### Given entries
------
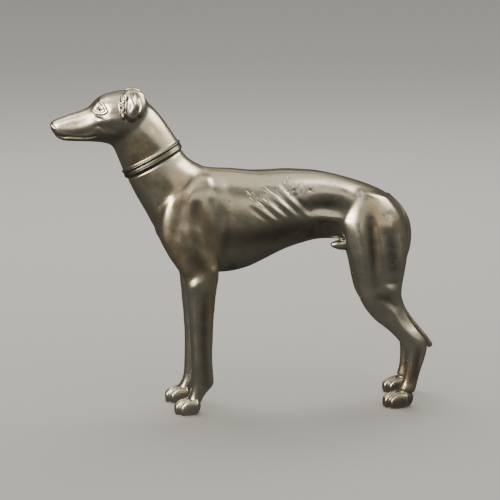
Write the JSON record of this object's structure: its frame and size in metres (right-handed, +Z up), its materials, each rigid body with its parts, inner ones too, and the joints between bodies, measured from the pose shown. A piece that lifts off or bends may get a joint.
------
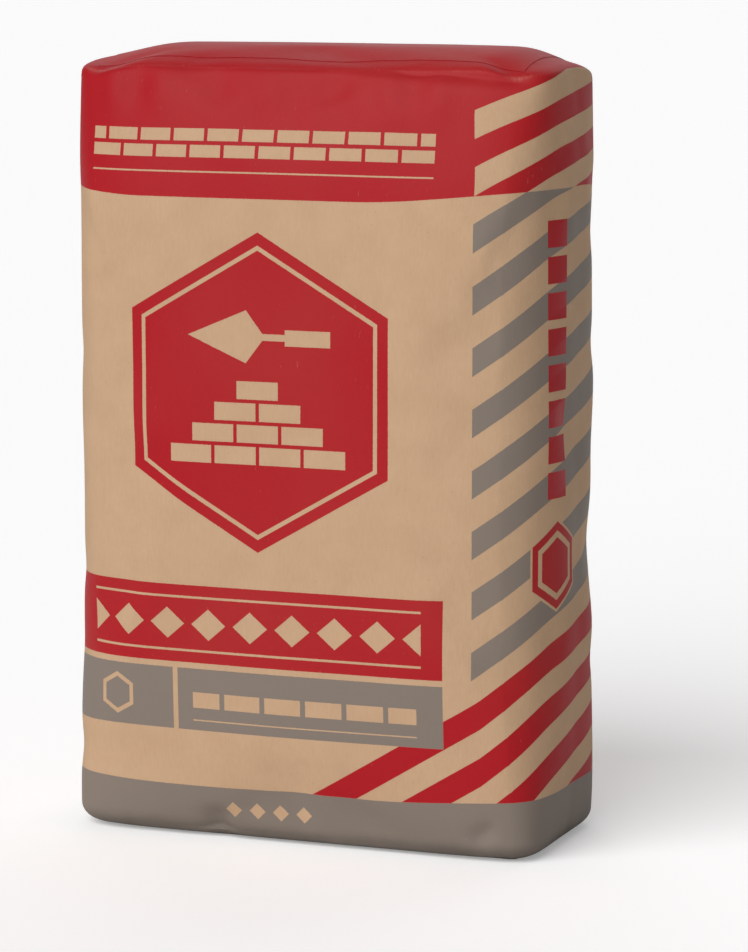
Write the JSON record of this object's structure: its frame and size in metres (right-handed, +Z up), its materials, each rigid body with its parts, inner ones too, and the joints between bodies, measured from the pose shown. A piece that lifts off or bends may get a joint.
------
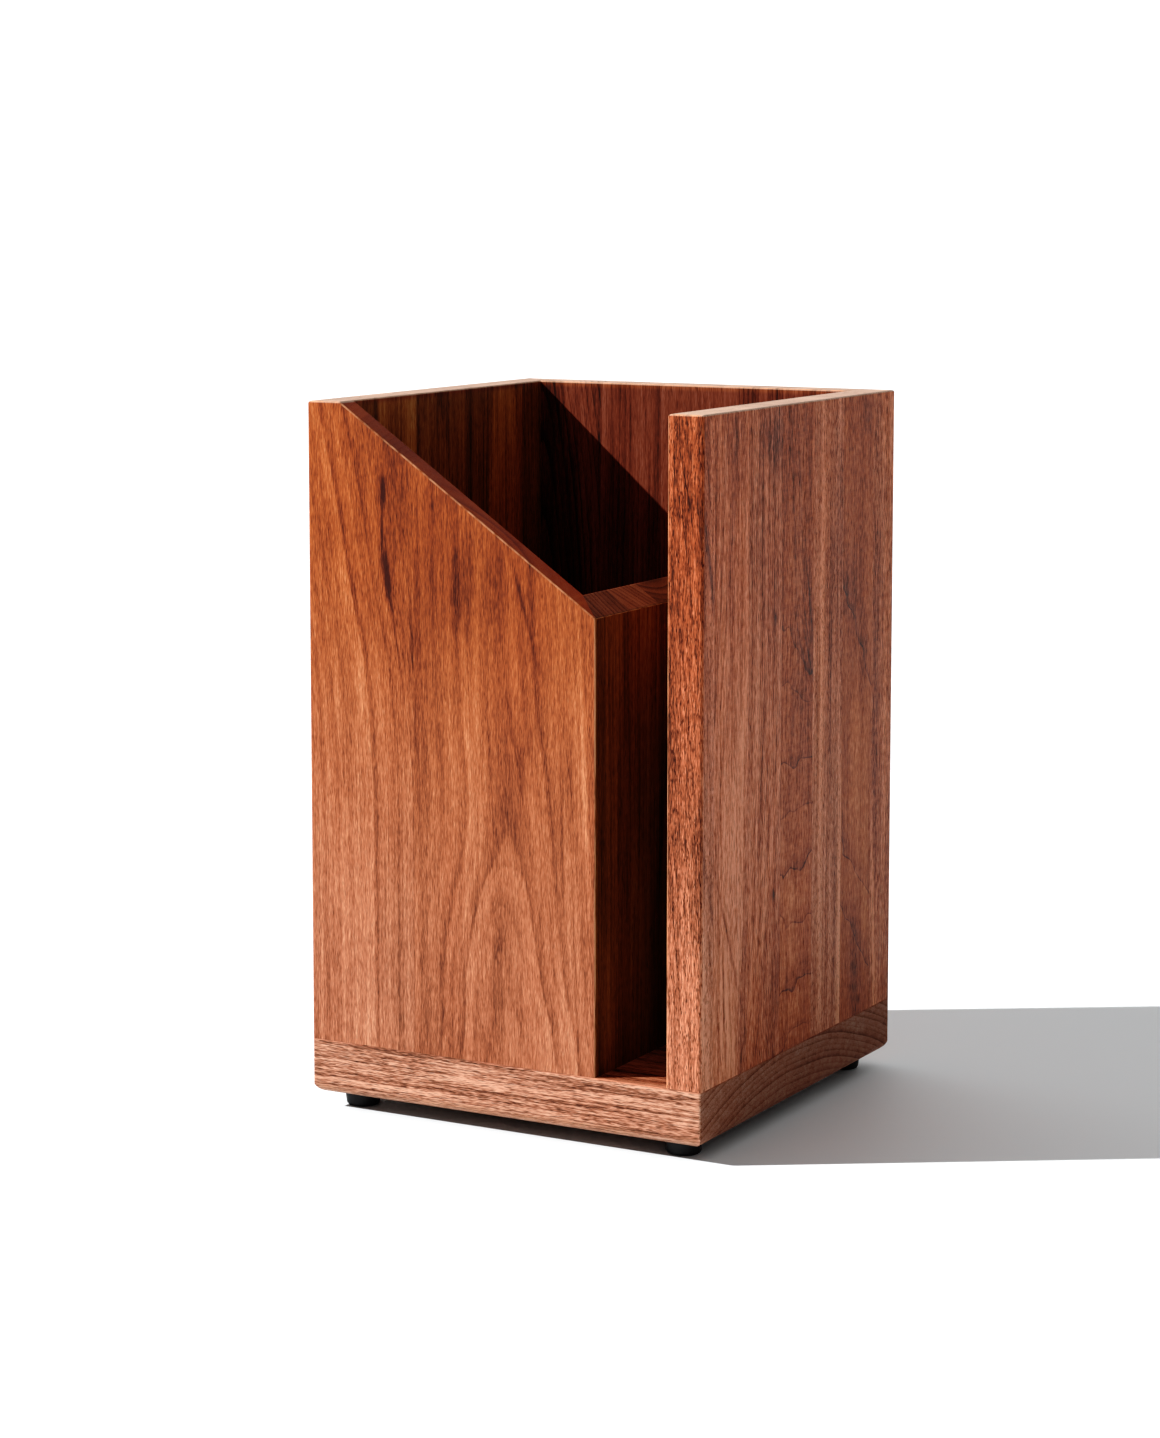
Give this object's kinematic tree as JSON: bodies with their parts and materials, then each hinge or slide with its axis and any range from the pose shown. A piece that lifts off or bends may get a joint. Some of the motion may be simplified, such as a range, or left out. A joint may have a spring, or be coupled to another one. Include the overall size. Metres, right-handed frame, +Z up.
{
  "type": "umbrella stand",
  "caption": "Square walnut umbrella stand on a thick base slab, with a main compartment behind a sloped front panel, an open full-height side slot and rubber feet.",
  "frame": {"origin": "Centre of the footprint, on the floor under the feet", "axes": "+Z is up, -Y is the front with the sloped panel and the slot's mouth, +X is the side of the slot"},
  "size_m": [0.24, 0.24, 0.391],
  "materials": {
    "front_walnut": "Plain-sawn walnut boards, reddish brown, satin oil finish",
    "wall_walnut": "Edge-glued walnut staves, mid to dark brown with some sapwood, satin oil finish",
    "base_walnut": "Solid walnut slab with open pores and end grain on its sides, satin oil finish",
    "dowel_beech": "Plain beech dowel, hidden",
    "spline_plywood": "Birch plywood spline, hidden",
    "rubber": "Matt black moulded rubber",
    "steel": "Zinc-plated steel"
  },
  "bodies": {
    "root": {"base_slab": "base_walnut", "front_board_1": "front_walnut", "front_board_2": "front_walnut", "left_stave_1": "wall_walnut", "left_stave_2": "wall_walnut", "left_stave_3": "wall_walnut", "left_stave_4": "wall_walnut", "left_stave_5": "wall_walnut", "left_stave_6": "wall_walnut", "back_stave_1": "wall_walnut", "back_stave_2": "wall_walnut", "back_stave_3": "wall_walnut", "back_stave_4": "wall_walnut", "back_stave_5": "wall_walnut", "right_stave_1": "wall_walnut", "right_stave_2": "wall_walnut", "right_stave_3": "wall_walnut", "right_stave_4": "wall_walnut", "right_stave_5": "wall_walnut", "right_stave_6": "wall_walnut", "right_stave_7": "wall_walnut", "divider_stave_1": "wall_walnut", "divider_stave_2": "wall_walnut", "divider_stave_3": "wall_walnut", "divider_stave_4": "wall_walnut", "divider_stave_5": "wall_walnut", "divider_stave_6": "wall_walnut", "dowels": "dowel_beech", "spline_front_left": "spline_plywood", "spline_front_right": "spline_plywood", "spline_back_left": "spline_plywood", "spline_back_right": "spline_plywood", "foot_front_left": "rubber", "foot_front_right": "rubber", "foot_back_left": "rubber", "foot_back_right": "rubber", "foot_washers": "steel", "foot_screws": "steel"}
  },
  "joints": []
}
------
Copy each line of the preceding data that contains the string "bodies".

### Task result
Write the JSON record of this object's structure: its frame and size in metres (right-handed, +Z up), its materials, each rigid body with its parts, inner ones too, and the joints between bodies, measured from the pose shown. A piece that lifts off or bends may get a joint.
Write the JSON record of this object's structure: its frame and size in metres (right-handed, +Z up), its materials, each rigid body with its parts, inner ones too, and the joints between bodies, measured from the pose shown. A piece that lifts off or bends may get a joint.
Give this object's kinematic tree as JSON: bodies with their parts and materials, then each hinge or slide with its axis and any range from the pose shown. A piece that lifts off or bends may get a joint. Some of the motion may be simplified, such as a range, or left out. A joint may have a spring, or be coupled to another one. Include the overall size. Metres, right-handed frame, +Z up.
  "bodies": {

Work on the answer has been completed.